Indeed, to get to any interesting material in this biography, you have to glide over the anodyne and the obvious. So we learn over several pages that he has a good relationship with his goddaughter, named after his mother Mildred, and that their friendship is unaltered by his present eminence. All very moving, and you could say as much in a paragraph, but our author isn’t one to pass over the pieties. Indeed, there’s an awful lot in the book like that: a succession of people, including his barber and his personal trainer (‘he got the exercises right away and would do them well’), saying how nice and human Robert Prevost was, usually as a bishop, and how he is just the same man now… modest and caring. That’s lovely to know, but it can get tedious after several versions.

Certainly there is a common thread that runs through the narrative, of a man who is gentle, modest and compassionate; whose personality informs his mission, whether as director of vocations for the Augustinians, bishop in Chiclayo in Peru or indeed Pope. He set a good deal of store by collaborative ministry in his diocese by establishing small groups to address various areas of responsibility – synodality from the ground up – thus marking a change from the very different approach of Opus Dei, which had been in charge prior to his appointment.

We learn he is at ease working with women and in all his posts has gone out of his way to give women responsibility – short, obviously, of ordained ministry. In Peru, during the difficult periods when the Marxist Shining Path terrorist group challenged the political order and during the difficult presidency of Alberto Fujimori, he encouraged his people to fight for democracy but to eschew violence, a tricky balancing act. He was always happy mucking in with his congregations, being particularly keen to keep a beady eye on construction projects. He is not an intellectual theologian like Benedict, but he is, obviously, an intelligent man.

And of course, he is an Augustinian friar with a commitment to the order’s particular charisms. Funnily enough, JD Vance, who memorably observed that the Pope should be careful talking about theology, is also keen on Augustine. What wouldn’t we give to listen to them talking about the real Augustine, the dark Augustine, and whether he did indeed favour double predestination.

In the interviews, the Pope sets out his idea of his role. While he expresses concern about issues such as Artificial Intelligence and its implications for the world’s workers – ‘it was one of the issues at the back of my mind in choosing the name Leo… the challenges in front of us’ – he is clear about his own function. ‘I don’t feel the need to complicate it because my role is announcing the good news, preaching the gospel… if we lose the horizon, we lose the compass. … I don’t see my primary role as trying to be the solver of the world’s problems.’

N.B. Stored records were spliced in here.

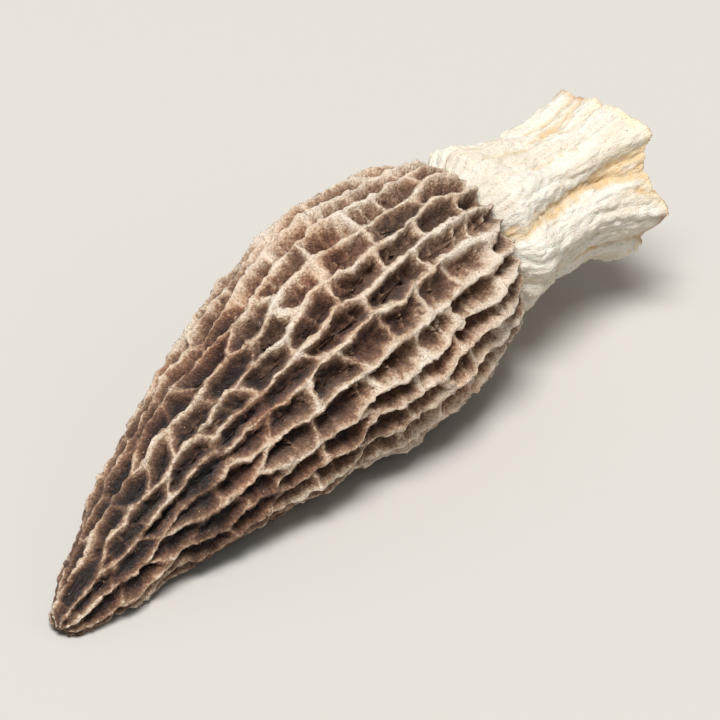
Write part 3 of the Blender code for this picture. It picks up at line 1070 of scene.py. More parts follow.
    def spread_over(self, ring: Array) -> tuple[Array, Array, float]:
        """Rolls a pit's outline out flat.

        Args:
            ring: Numbers of the crest points round the pit.

        Returns:
            The outline in metres, the point of the pit's spine that each of its points faces, and the radius.
        """
        angle = self.crests.angle[ring]
        angle = angle[0] + wrap(angle - angle[0])
        height = self.crests.height[ring]
        radius = float(self.form.cap_radius(self.net.distance(height.mean())))
        flat = np.stack((angle * radius, height * radius * self.net.pit_stretch), axis=1)
        heart = 0.5 * (flat.mean(axis=0) + 0.5 * (flat.min(axis=0) + flat.max(axis=0)))
        spread = flat - heart
        _, axes = np.linalg.eigh(spread.T @ spread)
        along, across = spread @ axes[:, 1], spread @ axes[:, 0]
        half_spine = self.spine_share * max(np.ptp(along) - np.ptp(across), 0.0)
        spine = heart + np.outer(along * half_spine / np.abs(along).max(), axes[:, 1])
        return flat, spine, radius

    def shape(self, points: Array, flat: Array, ring: Array, owner: Array, full: float,
              veins: list[Vein]) -> tuple[Array, Array]:
        """Depth of points inside one pit.

        Args:
            points: The points in the pit's flat plan.
            flat: The pit's outline.
            ring: Numbers of the crest points of the outline.
            owner: For each step of the outline, the edge of the net that it belongs to.
            full: Depth of the pit at its middle.
            veins: Low ridges over the floor, each as two ends and the depth of its back.

        Returns:
            The depth of each point, and how near it is to a crest.
        """
        starts, ways = flat, np.roll(flat, -1, axis=0) - flat
        reach = np.einsum("psk,sk->ps", points[:, None] - starts, ways)
        least = 1e-18
        t = np.clip(reach / np.maximum((ways ** 2).sum(axis=1), least), 0.0, 1.0)
        gap = np.linalg.norm(points[:, None] - starts - t[:, :, None] * ways, axis=2)
        width, sink = self.crests.half_width[ring], self.crests.sink[ring]
        past = gap - width - t * (np.roll(width, -1) - width)
        back = sink + t * (np.roll(sink, -1) - sink)
        nearest, backs = [], []
        rows = np.arange(len(points))
        for edge in range(owner.max() + 1):
            steps = np.flatnonzero(owner == edge)
            best = steps[past[:, steps].argmin(axis=1)]
            nearest.append(past[rows, best])
            backs.append(back[rows, best])
        nearest, backs = np.array(nearest), np.array(backs)
        pull = np.exp(-(nearest - nearest.min(axis=0)) / self.fillet)
        past = nearest.min(axis=0) - self.fillet * np.log(pull.sum(axis=0))
        back = (backs * pull).sum(axis=0) / pull.sum(axis=0)
        mean_width = width.mean()
        crown = self.crown * np.clip(1.0 + past / mean_width, 0.0, 1.0) ** 2
        run = self.run_for(full)
        brink = ease(-self.wall_start, 1.0, 0.0)
        wall = np.maximum(ease(-self.wall_start, 1.0, past / run) - brink, 0.0) / (1.0 - brink)
        floor = full * (1.0 - self.dish * (1.0 - ease(self.dish_from, self.dish_to, past / run)))
        depth = back + crown + (floor - back - crown) * wall
        near = 1.0 - ease(*self.crest_fade, past / run)
        for start, end, vein_back in veins:
            way = end - start
            t = np.clip((points - start) @ way / (way @ way), 0.0, 1.0)
            gap = np.linalg.norm(points - start - t[:, None] * way, axis=1) - self.vein_half_width
            back = vein_back + self.vein_sag * full * (4.0 * t * (1.0 - t) - 0.5)
            vein = back + (self.vein_root * full - back) * ease(*self.vein_side, gap / self.vein_run)
            pull = np.exp(-depth / self.vein_fillet) + np.exp(-vein / self.vein_fillet)
            depth = -self.vein_fillet * np.log(pull)
            over = (1.0 - ease(*self.vein_fade, gap / self.vein_run)) * (1.0 - vein_back / full)
            near = np.maximum(near, over)
        return depth, near

    def draw_veins(self, flat: Array, full: float) -> list[Vein]:
        """Low ridges over a pit's floor, at uneven places across its length.

        Args:
            flat: The pit's outline.
            full: Depth of the pit at its middle.

        Returns:
            The two ends of each ridge and the depth of its back.
        """
        low, high = flat.min(axis=0), flat.max(axis=0)
        length = high[1] - low[1]
        count = int(length / self.vein_spacing)
        veins = []
        for i in range(count):
            y = low[1] + (i + self.rng.uniform(*self.vein_steps)) / (1 + count) * length
            skew = self.rng.uniform(-self.vein_skew, self.vein_skew)
            start, end = np.array((low[0], y - skew)), np.array((high[0], y + skew))
            veins.append((start, end, full * self.rng.uniform(*self.vein_backs)))
        return veins

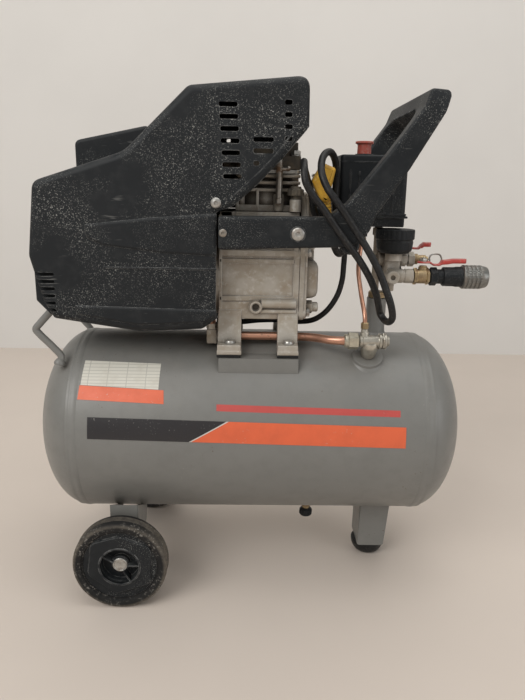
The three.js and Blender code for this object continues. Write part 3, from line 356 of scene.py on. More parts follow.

That is a refreshing take by the Pope on the papacy.

Leo is the first Anglophone Pope since Adrian IV, which means English speakers can understand him and the nuances of his speech without a filter. Sometimes his observations can seem bland, but sometimes bland is good. And he is right to say that no one now can say he doesn’t understand America and Americans. He can, which makes his present engagement with the US president so very compelling.